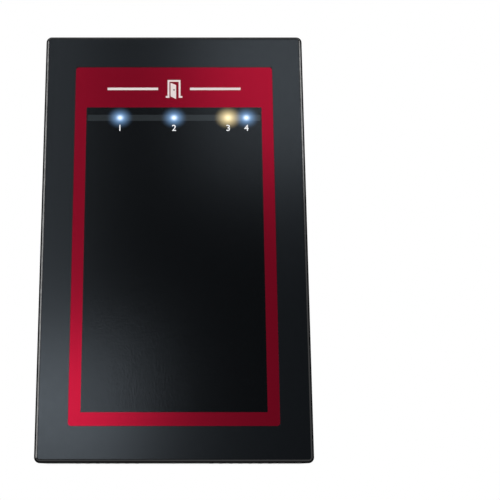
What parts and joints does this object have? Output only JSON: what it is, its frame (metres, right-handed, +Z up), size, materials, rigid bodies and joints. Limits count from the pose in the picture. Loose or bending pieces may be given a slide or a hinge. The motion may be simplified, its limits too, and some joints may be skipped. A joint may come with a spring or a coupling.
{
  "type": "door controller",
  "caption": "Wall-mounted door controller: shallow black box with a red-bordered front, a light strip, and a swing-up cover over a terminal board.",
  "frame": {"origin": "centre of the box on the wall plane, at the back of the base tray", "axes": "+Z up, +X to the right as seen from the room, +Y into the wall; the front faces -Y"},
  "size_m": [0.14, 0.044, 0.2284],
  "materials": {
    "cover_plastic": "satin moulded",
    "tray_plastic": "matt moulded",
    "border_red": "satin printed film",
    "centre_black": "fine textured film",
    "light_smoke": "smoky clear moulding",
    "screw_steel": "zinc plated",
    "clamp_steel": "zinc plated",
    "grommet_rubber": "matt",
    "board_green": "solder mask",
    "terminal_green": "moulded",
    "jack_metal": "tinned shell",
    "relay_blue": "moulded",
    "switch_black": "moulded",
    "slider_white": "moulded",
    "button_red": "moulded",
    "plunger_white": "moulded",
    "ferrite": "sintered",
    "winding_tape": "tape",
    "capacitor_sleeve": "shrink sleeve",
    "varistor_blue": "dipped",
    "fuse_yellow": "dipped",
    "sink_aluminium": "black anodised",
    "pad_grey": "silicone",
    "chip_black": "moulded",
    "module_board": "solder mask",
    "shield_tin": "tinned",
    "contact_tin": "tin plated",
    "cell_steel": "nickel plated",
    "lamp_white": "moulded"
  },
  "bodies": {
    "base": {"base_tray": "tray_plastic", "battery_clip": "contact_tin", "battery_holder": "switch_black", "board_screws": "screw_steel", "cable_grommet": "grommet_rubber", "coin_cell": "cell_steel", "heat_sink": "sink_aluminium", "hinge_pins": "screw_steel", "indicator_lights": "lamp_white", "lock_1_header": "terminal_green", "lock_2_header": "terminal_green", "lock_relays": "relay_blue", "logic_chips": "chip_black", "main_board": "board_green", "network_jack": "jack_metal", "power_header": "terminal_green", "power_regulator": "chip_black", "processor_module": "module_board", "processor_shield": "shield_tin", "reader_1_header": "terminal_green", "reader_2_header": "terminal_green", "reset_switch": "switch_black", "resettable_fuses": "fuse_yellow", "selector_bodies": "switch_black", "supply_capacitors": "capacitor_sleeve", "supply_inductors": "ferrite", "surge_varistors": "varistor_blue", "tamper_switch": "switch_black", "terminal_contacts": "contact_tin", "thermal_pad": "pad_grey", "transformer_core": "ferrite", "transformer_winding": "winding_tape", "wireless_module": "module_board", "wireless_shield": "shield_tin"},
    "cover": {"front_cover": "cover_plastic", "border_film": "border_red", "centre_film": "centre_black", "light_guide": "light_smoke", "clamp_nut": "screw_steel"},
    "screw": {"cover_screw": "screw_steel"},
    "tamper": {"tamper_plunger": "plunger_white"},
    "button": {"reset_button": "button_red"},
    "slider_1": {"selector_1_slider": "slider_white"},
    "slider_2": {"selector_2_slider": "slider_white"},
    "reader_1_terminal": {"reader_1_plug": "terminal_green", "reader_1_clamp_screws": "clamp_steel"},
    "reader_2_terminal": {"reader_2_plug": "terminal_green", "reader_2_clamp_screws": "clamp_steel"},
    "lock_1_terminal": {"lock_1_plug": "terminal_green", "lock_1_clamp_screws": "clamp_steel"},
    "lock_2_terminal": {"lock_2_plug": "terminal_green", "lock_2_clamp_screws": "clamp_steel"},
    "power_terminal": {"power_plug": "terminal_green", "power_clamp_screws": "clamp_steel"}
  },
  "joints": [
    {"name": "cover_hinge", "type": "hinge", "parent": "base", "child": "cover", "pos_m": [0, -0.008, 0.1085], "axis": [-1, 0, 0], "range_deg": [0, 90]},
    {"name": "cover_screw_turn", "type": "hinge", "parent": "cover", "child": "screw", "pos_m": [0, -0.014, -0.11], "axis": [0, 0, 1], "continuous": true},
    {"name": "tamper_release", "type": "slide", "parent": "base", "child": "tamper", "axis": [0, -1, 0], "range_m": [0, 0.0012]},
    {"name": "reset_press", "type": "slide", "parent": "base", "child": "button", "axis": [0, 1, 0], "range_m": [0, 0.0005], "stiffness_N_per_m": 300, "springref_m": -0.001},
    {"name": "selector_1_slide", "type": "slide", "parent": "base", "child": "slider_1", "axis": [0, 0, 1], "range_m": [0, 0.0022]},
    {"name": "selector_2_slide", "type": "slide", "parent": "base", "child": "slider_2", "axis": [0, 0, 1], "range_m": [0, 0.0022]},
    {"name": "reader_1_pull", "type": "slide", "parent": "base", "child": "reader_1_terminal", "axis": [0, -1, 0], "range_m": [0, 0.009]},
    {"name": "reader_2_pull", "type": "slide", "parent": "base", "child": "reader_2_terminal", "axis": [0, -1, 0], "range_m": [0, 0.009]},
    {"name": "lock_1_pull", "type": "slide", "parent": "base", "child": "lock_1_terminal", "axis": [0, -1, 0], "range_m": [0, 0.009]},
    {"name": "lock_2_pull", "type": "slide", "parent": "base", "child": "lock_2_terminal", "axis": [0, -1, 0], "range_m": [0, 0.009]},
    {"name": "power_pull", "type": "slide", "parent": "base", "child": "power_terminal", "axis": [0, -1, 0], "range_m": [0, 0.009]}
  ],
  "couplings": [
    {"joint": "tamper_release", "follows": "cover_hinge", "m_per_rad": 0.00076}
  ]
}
------------
Task >> From the data above, copy out every line with the string "right" in it.

Reply to the exercise >>
What parts and joints does this object have? Output only JSON: what it is, its frame (metres, right-handed, +Z up), size, materials, rigid bodies and joints. Limits count from the pose in the picture. Loose or bending pieces may be given a slide or a hinge. The motion may be simplified, its limits too, and some joints may be skipped. A joint may come with a spring or a coupling.
  "frame": {"origin": "centre of the box on the wall plane, at the back of the base tray", "axes": "+Z up, +X to the right as seen from the room, +Y into the wall; the front faces -Y"},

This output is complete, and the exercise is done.